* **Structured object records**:
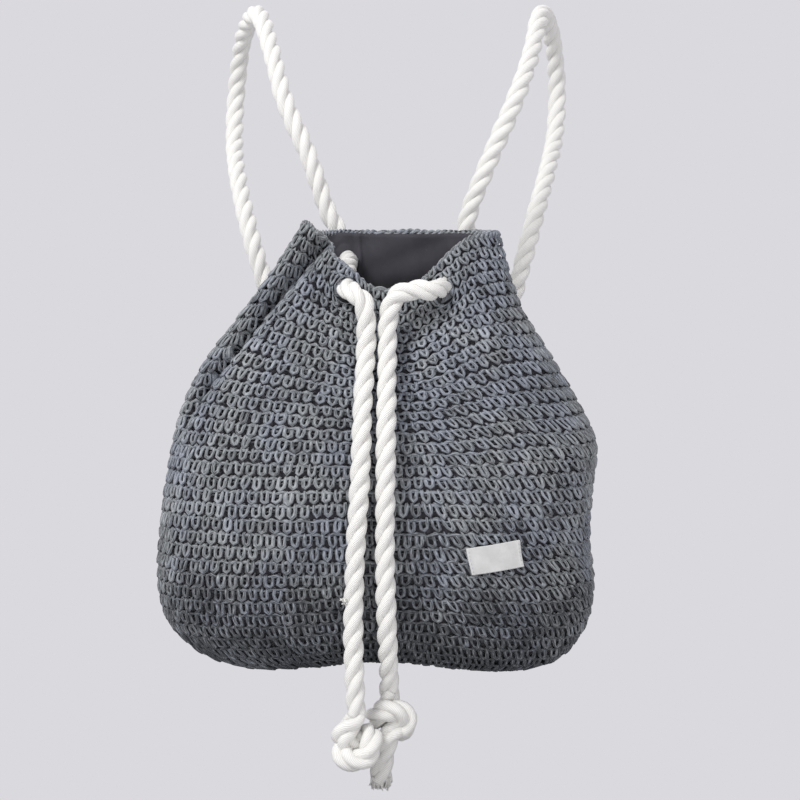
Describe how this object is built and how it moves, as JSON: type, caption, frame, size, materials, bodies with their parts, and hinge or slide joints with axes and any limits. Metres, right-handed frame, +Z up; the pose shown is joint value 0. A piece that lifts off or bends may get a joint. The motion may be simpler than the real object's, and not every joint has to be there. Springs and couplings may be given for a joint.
{
  "type": "woven straw drawstring backpack",
  "caption": "Crocheted straw drawstring backpack with a dark lining, a blank sewn label and two thick twisted cotton ropes that serve as shoulder straps and drawcords.",
  "frame": {"origin": "midway between the two places where the straps rest on the wearer's shoulders", "axes": "+Z up, the bag's front faces -Y, the wearer stands on the +Y side, +X is the right hand side seen from the front"},
  "size_m": [0.3786, 0.3662, 0.6632],
  "materials": {
    "straw": "crocheted blue grey paper straw, matt with a faint sheen",
    "lining": "charcoal plain weave cotton, matt",
    "cotton_rope": "natural white three strand cotton rope, matt and slightly fuzzy",
    "label": "blank white woven tape, satin"
  },
  "bodies": {
    "root": {"straw_bag": "straw", "lining": "lining", "label": "label", "strap_left": "cotton_rope", "strap_right": "cotton_rope", "drawcord_left": "cotton_rope", "drawcord_right": "cotton_rope", "stopper_left": "cotton_rope", "stopper_right": "cotton_rope", "knot_left": "cotton_rope", "knot_right": "cotton_rope"}
  },
  "joints": []
}
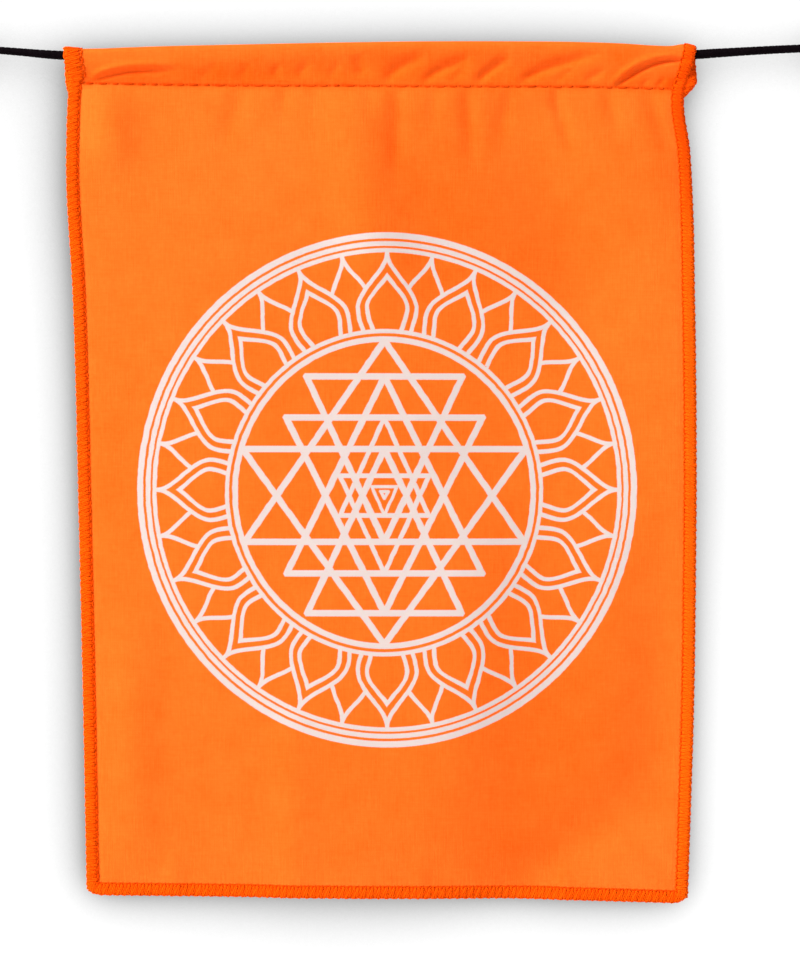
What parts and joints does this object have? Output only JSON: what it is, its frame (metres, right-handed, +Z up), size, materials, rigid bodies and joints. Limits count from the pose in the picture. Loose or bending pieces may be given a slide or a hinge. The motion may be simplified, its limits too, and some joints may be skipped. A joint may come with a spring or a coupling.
{
  "type": "prayer flag on a cord",
  "caption": "Upright rectangular cotton flag whose top sleeve hangs on a taut cord with a tied loop at each end.",
  "frame": {"origin": "bearing point inside the left loop, where a hook or nail holds the cord", "axes": "+X along the taut cord to the right loop, +Y away from the printed face, +Z up"},
  "size_m": [0.3016, 0.0066, 0.2574],
  "materials": {
    "cotton": "plain woven orange cotton, matte, with a pale screen print and orange overlock thread",
    "cord": "matte black twisted cord"
  },
  "bodies": {
    "root": {"flag_cloth": "cotton", "cord": "cord", "left_end_loop": "cord", "right_end_loop": "cord"}
  },
  "joints": []
}
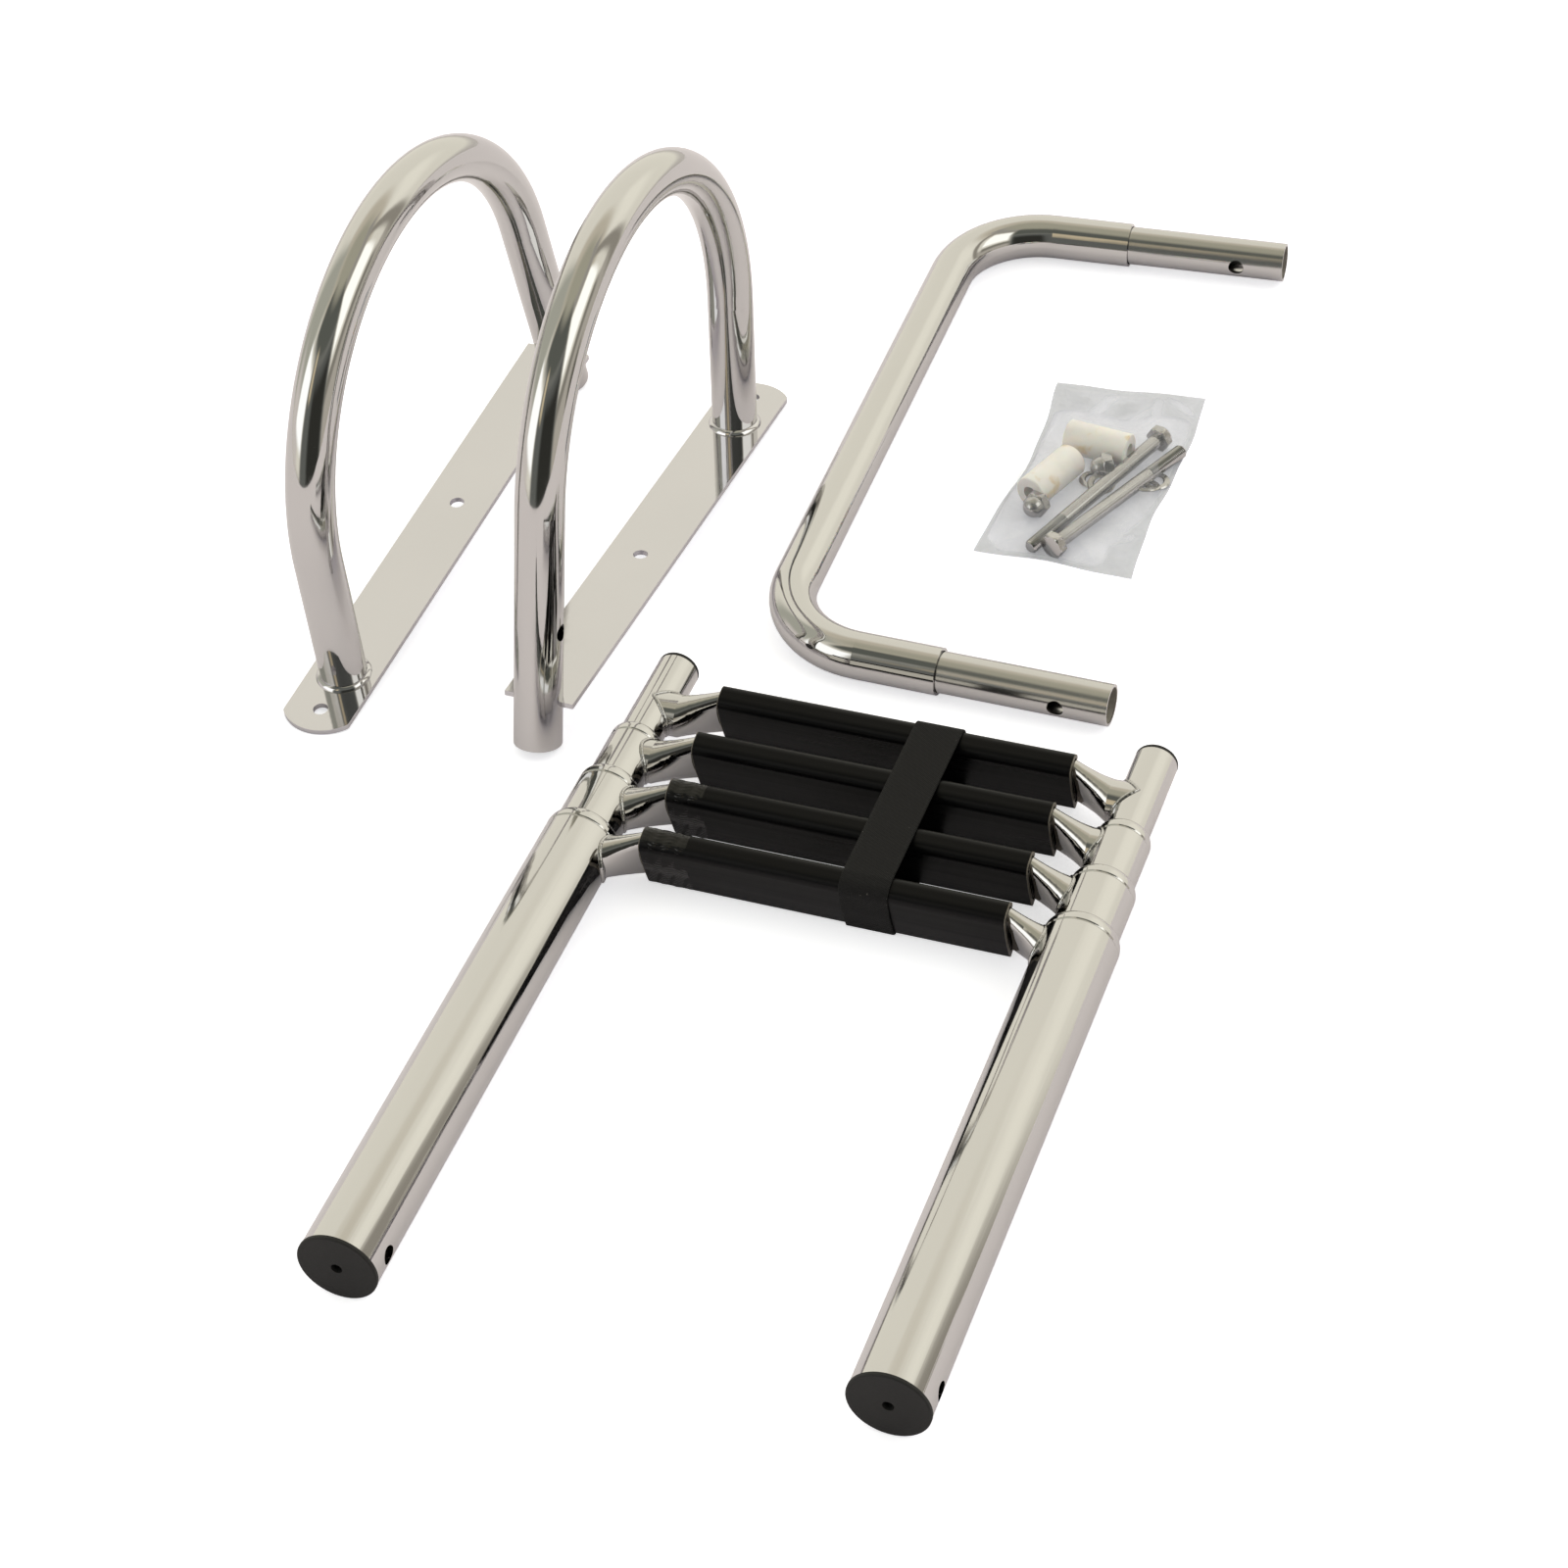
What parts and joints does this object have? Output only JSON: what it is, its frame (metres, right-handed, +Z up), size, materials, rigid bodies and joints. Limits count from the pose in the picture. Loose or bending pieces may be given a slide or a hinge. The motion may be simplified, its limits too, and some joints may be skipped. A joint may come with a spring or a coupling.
{
  "type": "telescopic boat ladder kit",
  "caption": "Telescopic stainless boat ladder, collapsed and strapped, with arched handrails on strip plates, a U-shaped stand-off tube and a bag of fasteners laid beside it.",
  "frame": {"origin": "middle of the whole layout, on the floor", "axes": "+Y along the ladder from its hinge end to its foot, +X along the steps, +Z up"},
  "size_m": [0.4708, 0.8886, 0.2393],
  "materials": {
    "polished_steel": "mirror polished stainless tube",
    "plate_steel": "smooth rolled stainless strip",
    "tread_plastic": "black ribbed extruded plastic",
    "grey_cap": "dark grey moulded plastic",
    "black_plug": "black moulded plastic",
    "webbing": "charcoal woven webbing",
    "clear_film": "clear film bag holding bolts, spacers and nuts"
  },
  "bodies": {
    "root": {"foot_plug_left": "black_plug", "section_4_tube_left": "polished_steel", "foot_plug_right": "black_plug", "section_4_tube_right": "polished_steel", "step_tube_4": "polished_steel", "tread_cover_4": "tread_plastic", "handrail_1_tube": "polished_steel", "handrail_1_plate": "plate_steel", "handrail_2_tube": "polished_steel", "handrail_2_plate": "plate_steel", "standoff_bow": "polished_steel", "standoff_insert_near": "polished_steel", "standoff_insert_far": "polished_steel", "hardware_bag": "clear_film"},
    "section_3": {"section_3_tube_left": "polished_steel", "section_3_tube_right": "polished_steel", "step_tube_3": "polished_steel", "tread_cover_3": "tread_plastic"},
    "section_2": {"section_2_tube_left": "polished_steel", "section_2_tube_right": "polished_steel", "step_tube_2": "polished_steel", "tread_cover_2": "tread_plastic"},
    "outer_section": {"outer_tube_left": "polished_steel", "outer_tube_right": "polished_steel", "hinge_cap_left": "grey_cap", "hinge_cap_right": "grey_cap", "step_tube_1": "polished_steel", "tread_cover_1": "tread_plastic", "strap": "webbing"}
  },
  "joints": [
    {"name": "section_4_slide", "type": "slide", "parent": "root", "child": "section_3", "axis": [0, -1, 0], "range_m": [0, 0.245], "deforming": ["strap"]},
    {"name": "section_3_slide", "type": "slide", "parent": "section_3", "child": "section_2", "axis": [0, -1, 0], "range_m": [0, 0.245], "deforming": ["strap"]},
    {"name": "section_2_slide", "type": "slide", "parent": "section_2", "child": "outer_section", "axis": [0, -1, 0], "range_m": [0, 0.245], "deforming": ["strap"]}
  ]
}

* **Exercise directions**:
Copy out the data shown above without altering anything.

* **Full output**:
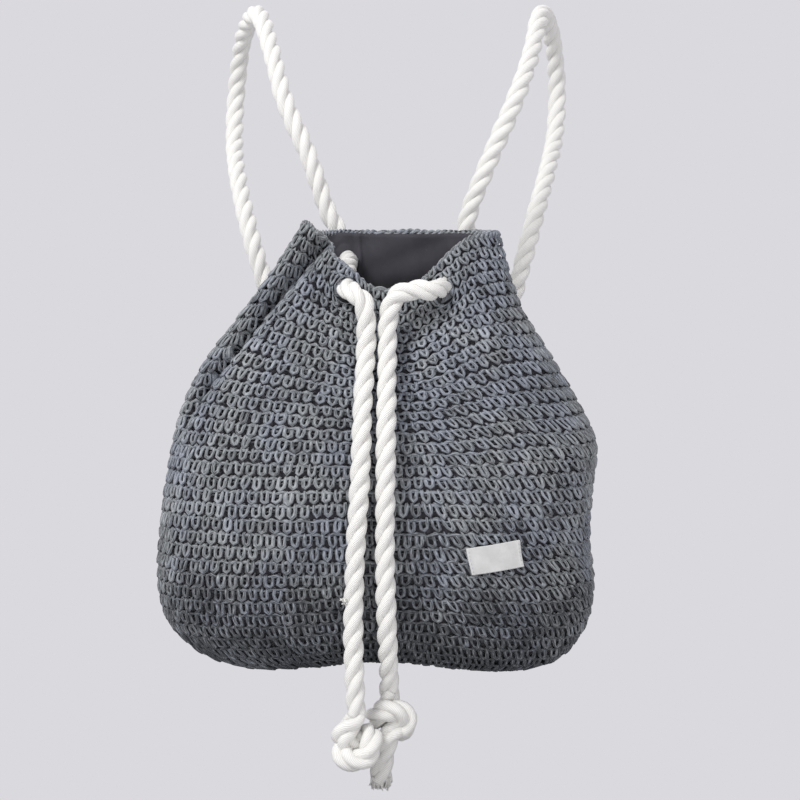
Describe how this object is built and how it moves, as JSON: type, caption, frame, size, materials, bodies with their parts, and hinge or slide joints with axes and any limits. Metres, right-handed frame, +Z up; the pose shown is joint value 0. A piece that lifts off or bends may get a joint. The motion may be simpler than the real object's, and not every joint has to be there. Springs and couplings may be given for a joint.
{
  "type": "woven straw drawstring backpack",
  "caption": "Crocheted straw drawstring backpack with a dark lining, a blank sewn label and two thick twisted cotton ropes that serve as shoulder straps and drawcords.",
  "frame": {"origin": "midway between the two places where the straps rest on the wearer's shoulders", "axes": "+Z up, the bag's front faces -Y, the wearer stands on the +Y side, +X is the right hand side seen from the front"},
  "size_m": [0.3786, 0.3662, 0.6632],
  "materials": {
    "straw": "crocheted blue grey paper straw, matt with a faint sheen",
    "lining": "charcoal plain weave cotton, matt",
    "cotton_rope": "natural white three strand cotton rope, matt and slightly fuzzy",
    "label": "blank white woven tape, satin"
  },
  "bodies": {
    "root": {"straw_bag": "straw", "lining": "lining", "label": "label", "strap_left": "cotton_rope", "strap_right": "cotton_rope", "drawcord_left": "cotton_rope", "drawcord_right": "cotton_rope", "stopper_left": "cotton_rope", "stopper_right": "cotton_rope", "knot_left": "cotton_rope", "knot_right": "cotton_rope"}
  },
  "joints": []
}
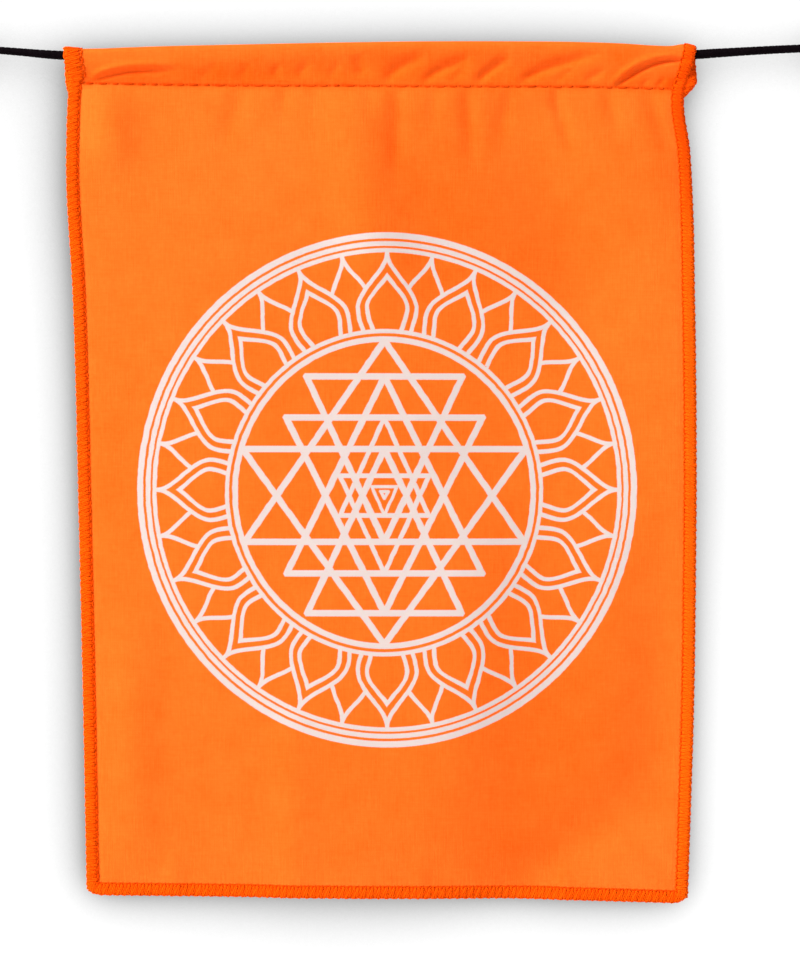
What parts and joints does this object have? Output only JSON: what it is, its frame (metres, right-handed, +Z up), size, materials, rigid bodies and joints. Limits count from the pose in the picture. Loose or bending pieces may be given a slide or a hinge. The motion may be simplified, its limits too, and some joints may be skipped. A joint may come with a spring or a coupling.
{
  "type": "prayer flag on a cord",
  "caption": "Upright rectangular cotton flag whose top sleeve hangs on a taut cord with a tied loop at each end.",
  "frame": {"origin": "bearing point inside the left loop, where a hook or nail holds the cord", "axes": "+X along the taut cord to the right loop, +Y away from the printed face, +Z up"},
  "size_m": [0.3016, 0.0066, 0.2574],
  "materials": {
    "cotton": "plain woven orange cotton, matte, with a pale screen print and orange overlock thread",
    "cord": "matte black twisted cord"
  },
  "bodies": {
    "root": {"flag_cloth": "cotton", "cord": "cord", "left_end_loop": "cord", "right_end_loop": "cord"}
  },
  "joints": []
}
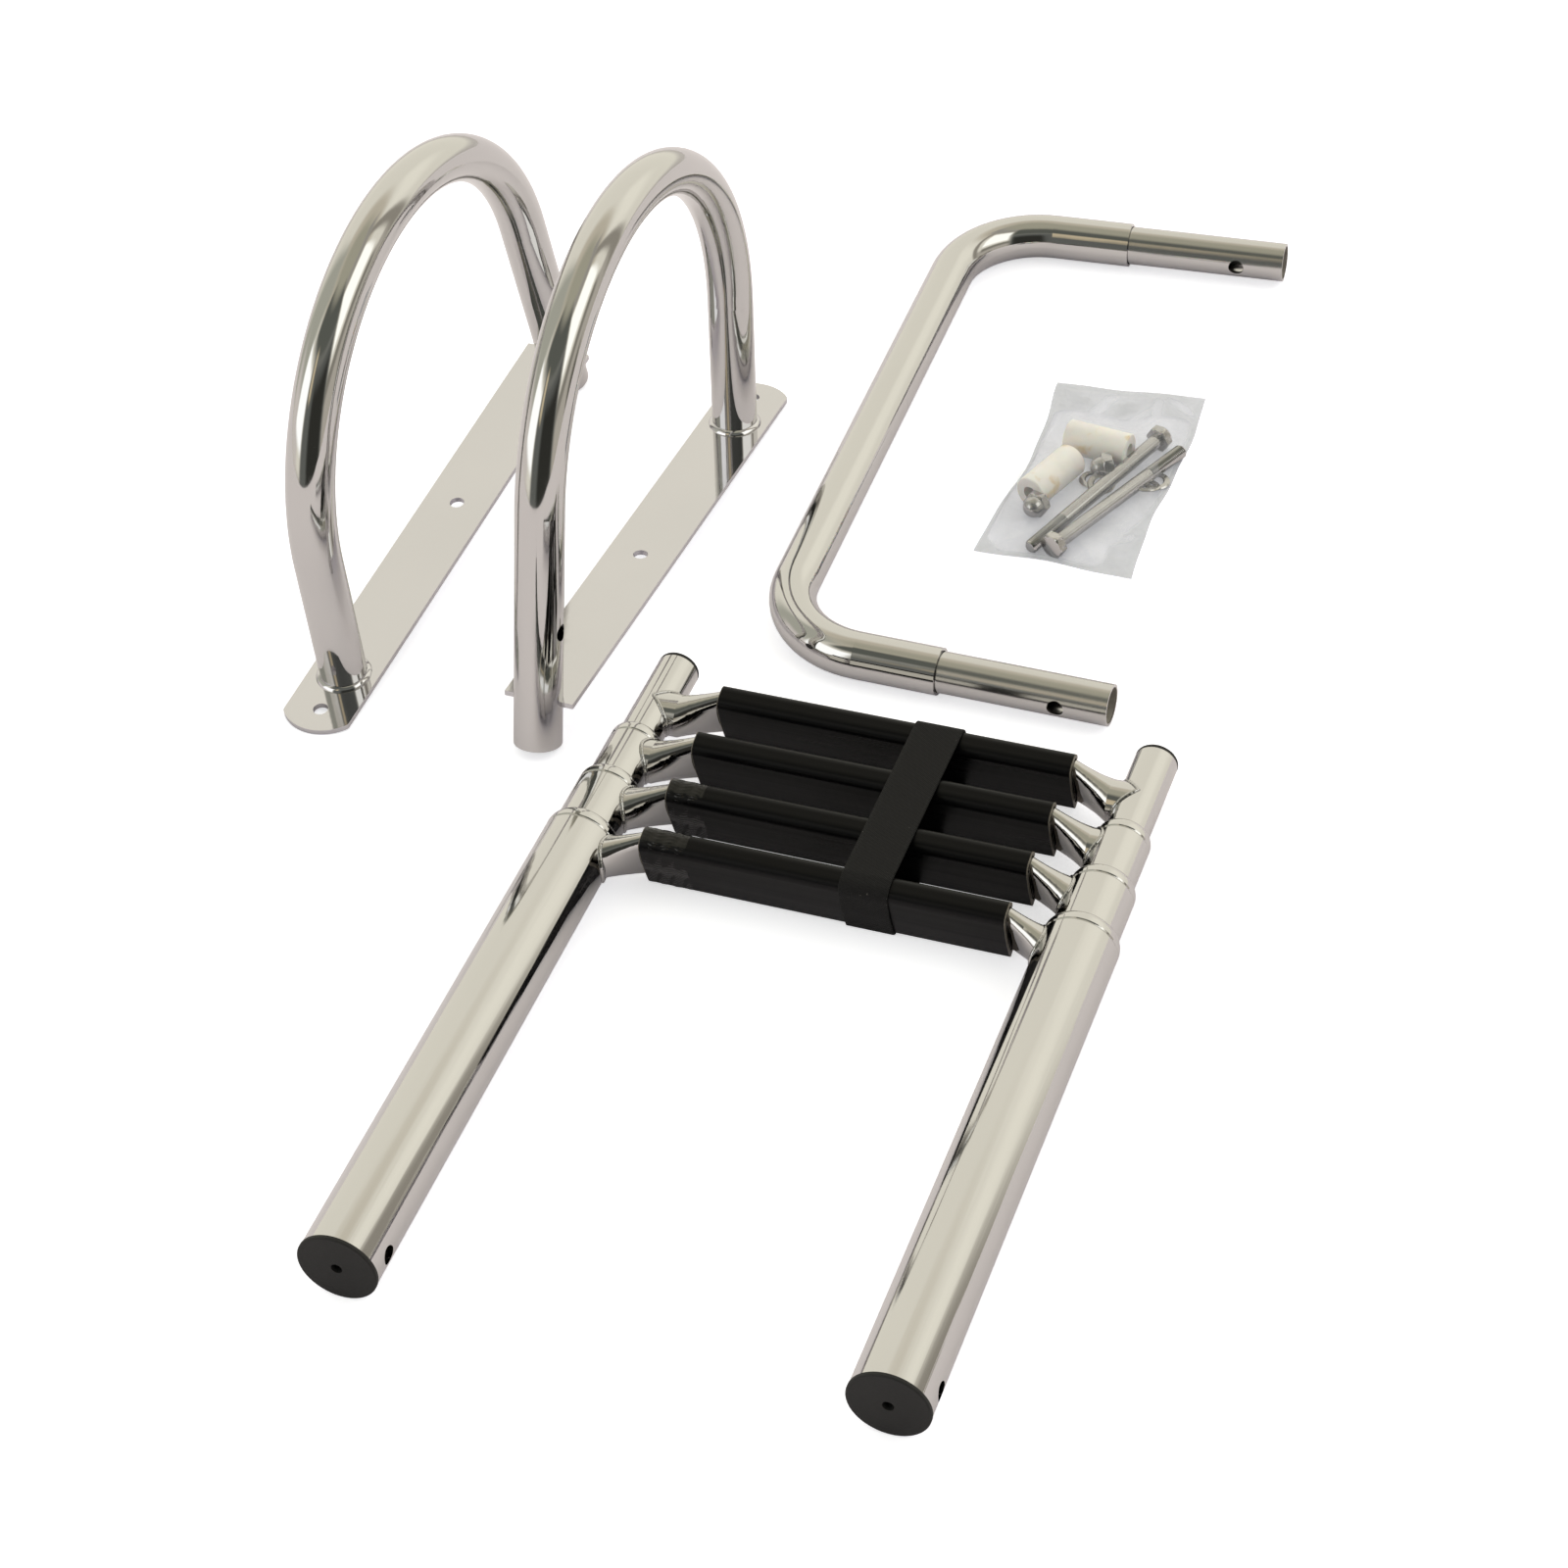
What parts and joints does this object have? Output only JSON: what it is, its frame (metres, right-handed, +Z up), size, materials, rigid bodies and joints. Limits count from the pose in the picture. Loose or bending pieces may be given a slide or a hinge. The motion may be simplified, its limits too, and some joints may be skipped. A joint may come with a spring or a coupling.
{
  "type": "telescopic boat ladder kit",
  "caption": "Telescopic stainless boat ladder, collapsed and strapped, with arched handrails on strip plates, a U-shaped stand-off tube and a bag of fasteners laid beside it.",
  "frame": {"origin": "middle of the whole layout, on the floor", "axes": "+Y along the ladder from its hinge end to its foot, +X along the steps, +Z up"},
  "size_m": [0.4708, 0.8886, 0.2393],
  "materials": {
    "polished_steel": "mirror polished stainless tube",
    "plate_steel": "smooth rolled stainless strip",
    "tread_plastic": "black ribbed extruded plastic",
    "grey_cap": "dark grey moulded plastic",
    "black_plug": "black moulded plastic",
    "webbing": "charcoal woven webbing",
    "clear_film": "clear film bag holding bolts, spacers and nuts"
  },
  "bodies": {
    "root": {"foot_plug_left": "black_plug", "section_4_tube_left": "polished_steel", "foot_plug_right": "black_plug", "section_4_tube_right": "polished_steel", "step_tube_4": "polished_steel", "tread_cover_4": "tread_plastic", "handrail_1_tube": "polished_steel", "handrail_1_plate": "plate_steel", "handrail_2_tube": "polished_steel", "handrail_2_plate": "plate_steel", "standoff_bow": "polished_steel", "standoff_insert_near": "polished_steel", "standoff_insert_far": "polished_steel", "hardware_bag": "clear_film"},
    "section_3": {"section_3_tube_left": "polished_steel", "section_3_tube_right": "polished_steel", "step_tube_3": "polished_steel", "tread_cover_3": "tread_plastic"},
    "section_2": {"section_2_tube_left": "polished_steel", "section_2_tube_right": "polished_steel", "step_tube_2": "polished_steel", "tread_cover_2": "tread_plastic"},
    "outer_section": {"outer_tube_left": "polished_steel", "outer_tube_right": "polished_steel", "hinge_cap_left": "grey_cap", "hinge_cap_right": "grey_cap", "step_tube_1": "polished_steel", "tread_cover_1": "tread_plastic", "strap": "webbing"}
  },
  "joints": [
    {"name": "section_4_slide", "type": "slide", "parent": "root", "child": "section_3", "axis": [0, -1, 0], "range_m": [0, 0.245], "deforming": ["strap"]},
    {"name": "section_3_slide", "type": "slide", "parent": "section_3", "child": "section_2", "axis": [0, -1, 0], "range_m": [0, 0.245], "deforming": ["strap"]},
    {"name": "section_2_slide", "type": "slide", "parent": "section_2", "child": "outer_section", "axis": [0, -1, 0], "range_m": [0, 0.245], "deforming": ["strap"]}
  ]
}